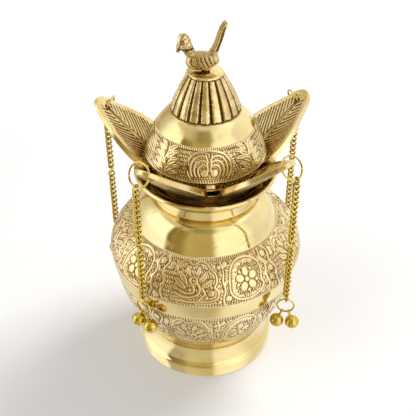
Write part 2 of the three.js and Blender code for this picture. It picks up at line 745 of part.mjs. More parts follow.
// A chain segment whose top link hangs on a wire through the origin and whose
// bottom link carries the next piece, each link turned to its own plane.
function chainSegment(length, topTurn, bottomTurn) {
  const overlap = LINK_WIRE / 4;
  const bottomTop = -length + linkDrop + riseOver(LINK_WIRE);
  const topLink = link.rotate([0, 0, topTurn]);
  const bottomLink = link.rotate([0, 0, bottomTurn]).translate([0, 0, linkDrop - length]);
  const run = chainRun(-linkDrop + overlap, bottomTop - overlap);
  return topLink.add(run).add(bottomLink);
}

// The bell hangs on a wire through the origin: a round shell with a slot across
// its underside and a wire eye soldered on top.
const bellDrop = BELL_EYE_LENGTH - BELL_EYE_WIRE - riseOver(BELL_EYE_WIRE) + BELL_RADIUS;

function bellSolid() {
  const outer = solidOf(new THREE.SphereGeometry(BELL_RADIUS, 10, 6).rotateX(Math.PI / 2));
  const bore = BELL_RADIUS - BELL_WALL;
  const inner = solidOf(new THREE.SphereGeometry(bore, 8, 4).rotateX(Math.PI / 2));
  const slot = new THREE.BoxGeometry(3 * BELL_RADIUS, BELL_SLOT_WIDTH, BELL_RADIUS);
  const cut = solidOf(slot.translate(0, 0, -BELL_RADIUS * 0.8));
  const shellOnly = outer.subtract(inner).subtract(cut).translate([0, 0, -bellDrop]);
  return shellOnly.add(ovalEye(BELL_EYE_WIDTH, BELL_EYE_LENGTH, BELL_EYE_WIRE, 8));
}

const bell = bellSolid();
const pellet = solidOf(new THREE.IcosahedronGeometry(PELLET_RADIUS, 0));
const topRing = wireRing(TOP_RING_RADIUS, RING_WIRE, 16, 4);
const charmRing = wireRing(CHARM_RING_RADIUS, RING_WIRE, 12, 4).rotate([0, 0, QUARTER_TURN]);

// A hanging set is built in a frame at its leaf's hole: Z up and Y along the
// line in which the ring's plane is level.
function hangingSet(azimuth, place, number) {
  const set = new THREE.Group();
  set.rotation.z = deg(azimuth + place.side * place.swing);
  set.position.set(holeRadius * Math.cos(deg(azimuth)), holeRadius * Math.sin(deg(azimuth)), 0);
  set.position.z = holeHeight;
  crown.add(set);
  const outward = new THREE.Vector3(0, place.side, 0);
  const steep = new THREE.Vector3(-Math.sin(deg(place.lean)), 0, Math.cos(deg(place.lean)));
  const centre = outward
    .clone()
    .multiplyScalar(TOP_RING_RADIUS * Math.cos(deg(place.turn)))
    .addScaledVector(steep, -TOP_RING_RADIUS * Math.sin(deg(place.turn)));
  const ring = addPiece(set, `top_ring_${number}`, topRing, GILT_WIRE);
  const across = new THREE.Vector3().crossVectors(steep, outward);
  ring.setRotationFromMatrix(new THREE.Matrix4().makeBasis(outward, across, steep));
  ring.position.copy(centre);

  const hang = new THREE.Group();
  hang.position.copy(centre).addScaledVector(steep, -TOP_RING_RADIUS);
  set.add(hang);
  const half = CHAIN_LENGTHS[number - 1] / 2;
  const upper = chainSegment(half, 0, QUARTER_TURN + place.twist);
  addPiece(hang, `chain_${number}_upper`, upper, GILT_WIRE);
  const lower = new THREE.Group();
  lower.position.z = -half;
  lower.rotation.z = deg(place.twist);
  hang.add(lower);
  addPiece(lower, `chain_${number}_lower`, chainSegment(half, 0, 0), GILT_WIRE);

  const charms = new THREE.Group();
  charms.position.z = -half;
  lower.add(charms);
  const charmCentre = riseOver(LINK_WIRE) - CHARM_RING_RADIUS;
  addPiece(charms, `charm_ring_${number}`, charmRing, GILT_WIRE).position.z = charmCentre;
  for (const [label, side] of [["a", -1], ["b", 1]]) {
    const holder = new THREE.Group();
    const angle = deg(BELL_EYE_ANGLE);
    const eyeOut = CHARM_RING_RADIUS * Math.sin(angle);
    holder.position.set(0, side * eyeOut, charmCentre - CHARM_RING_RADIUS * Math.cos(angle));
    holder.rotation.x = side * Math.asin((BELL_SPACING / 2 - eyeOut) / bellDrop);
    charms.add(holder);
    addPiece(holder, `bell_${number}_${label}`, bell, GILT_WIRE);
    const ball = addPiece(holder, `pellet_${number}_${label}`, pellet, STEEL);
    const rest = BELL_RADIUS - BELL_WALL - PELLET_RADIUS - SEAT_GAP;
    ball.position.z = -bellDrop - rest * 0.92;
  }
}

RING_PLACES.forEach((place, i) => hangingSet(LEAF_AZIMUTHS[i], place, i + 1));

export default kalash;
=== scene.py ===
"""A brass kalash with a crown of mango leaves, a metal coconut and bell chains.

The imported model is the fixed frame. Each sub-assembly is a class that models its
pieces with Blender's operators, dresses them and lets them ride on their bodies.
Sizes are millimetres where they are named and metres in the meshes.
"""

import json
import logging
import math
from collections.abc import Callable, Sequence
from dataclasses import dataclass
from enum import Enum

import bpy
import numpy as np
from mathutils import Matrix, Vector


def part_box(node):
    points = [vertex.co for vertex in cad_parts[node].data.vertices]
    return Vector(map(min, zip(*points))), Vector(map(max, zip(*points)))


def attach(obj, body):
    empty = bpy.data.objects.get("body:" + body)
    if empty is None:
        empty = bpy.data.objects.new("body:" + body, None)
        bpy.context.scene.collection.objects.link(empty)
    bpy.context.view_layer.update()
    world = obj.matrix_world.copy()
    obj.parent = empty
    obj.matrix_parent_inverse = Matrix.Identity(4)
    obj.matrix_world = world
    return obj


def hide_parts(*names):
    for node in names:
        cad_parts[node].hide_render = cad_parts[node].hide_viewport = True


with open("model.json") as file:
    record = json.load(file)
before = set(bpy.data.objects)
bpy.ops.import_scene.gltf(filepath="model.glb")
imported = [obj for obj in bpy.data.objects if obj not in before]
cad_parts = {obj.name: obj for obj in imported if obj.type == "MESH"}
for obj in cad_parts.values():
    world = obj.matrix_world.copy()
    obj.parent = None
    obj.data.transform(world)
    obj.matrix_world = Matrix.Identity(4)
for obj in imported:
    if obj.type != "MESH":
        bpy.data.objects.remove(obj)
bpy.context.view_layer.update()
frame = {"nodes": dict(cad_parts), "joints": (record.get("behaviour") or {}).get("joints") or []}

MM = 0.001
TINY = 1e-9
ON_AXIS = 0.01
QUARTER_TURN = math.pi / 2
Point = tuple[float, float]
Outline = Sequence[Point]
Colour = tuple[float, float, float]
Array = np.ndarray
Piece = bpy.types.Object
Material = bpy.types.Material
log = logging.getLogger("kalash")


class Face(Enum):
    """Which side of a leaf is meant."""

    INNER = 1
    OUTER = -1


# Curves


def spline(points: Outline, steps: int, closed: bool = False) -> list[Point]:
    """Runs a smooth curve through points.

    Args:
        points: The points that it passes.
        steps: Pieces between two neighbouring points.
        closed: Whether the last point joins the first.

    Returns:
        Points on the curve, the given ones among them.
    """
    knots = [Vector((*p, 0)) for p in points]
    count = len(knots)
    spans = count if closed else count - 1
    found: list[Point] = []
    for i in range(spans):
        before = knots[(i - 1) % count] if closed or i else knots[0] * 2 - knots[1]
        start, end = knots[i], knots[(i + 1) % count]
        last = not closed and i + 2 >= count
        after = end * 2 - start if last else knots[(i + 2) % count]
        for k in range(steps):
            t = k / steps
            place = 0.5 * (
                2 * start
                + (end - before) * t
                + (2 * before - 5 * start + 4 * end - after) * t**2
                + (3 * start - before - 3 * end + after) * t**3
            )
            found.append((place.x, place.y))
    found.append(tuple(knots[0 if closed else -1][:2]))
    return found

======

▸ SHORT PROBLEM:
Nothing but the lines from the one with "RING_PLACES.forEach((place, i) =>" through the one with "before = set(bpy.data.objects)" should be repeated, and each exactly.

▸ ANSWER FOR THIS EXERCISE:
RING_PLACES.forEach((place, i) => hangingSet(LEAF_AZIMUTHS[i], place, i + 1));

export default kalash;
=== scene.py ===
"""A brass kalash with a crown of mango leaves, a metal coconut and bell chains.

The imported model is the fixed frame. Each sub-assembly is a class that models its
pieces with Blender's operators, dresses them and lets them ride on their bodies.
Sizes are millimetres where they are named and metres in the meshes.
"""

import json
import logging
import math
from collections.abc import Callable, Sequence
from dataclasses import dataclass
from enum import Enum

import bpy
import numpy as np
from mathutils import Matrix, Vector


def part_box(node):
    points = [vertex.co for vertex in cad_parts[node].data.vertices]
    return Vector(map(min, zip(*points))), Vector(map(max, zip(*points)))


def attach(obj, body):
    empty = bpy.data.objects.get("body:" + body)
    if empty is None:
        empty = bpy.data.objects.new("body:" + body, None)
        bpy.context.scene.collection.objects.link(empty)
    bpy.context.view_layer.update()
    world = obj.matrix_world.copy()
    obj.parent = empty
    obj.matrix_parent_inverse = Matrix.Identity(4)
    obj.matrix_world = world
    return obj


def hide_parts(*names):
    for node in names:
        cad_parts[node].hide_render = cad_parts[node].hide_viewport = True


with open("model.json") as file:
    record = json.load(file)
before = set(bpy.data.objects)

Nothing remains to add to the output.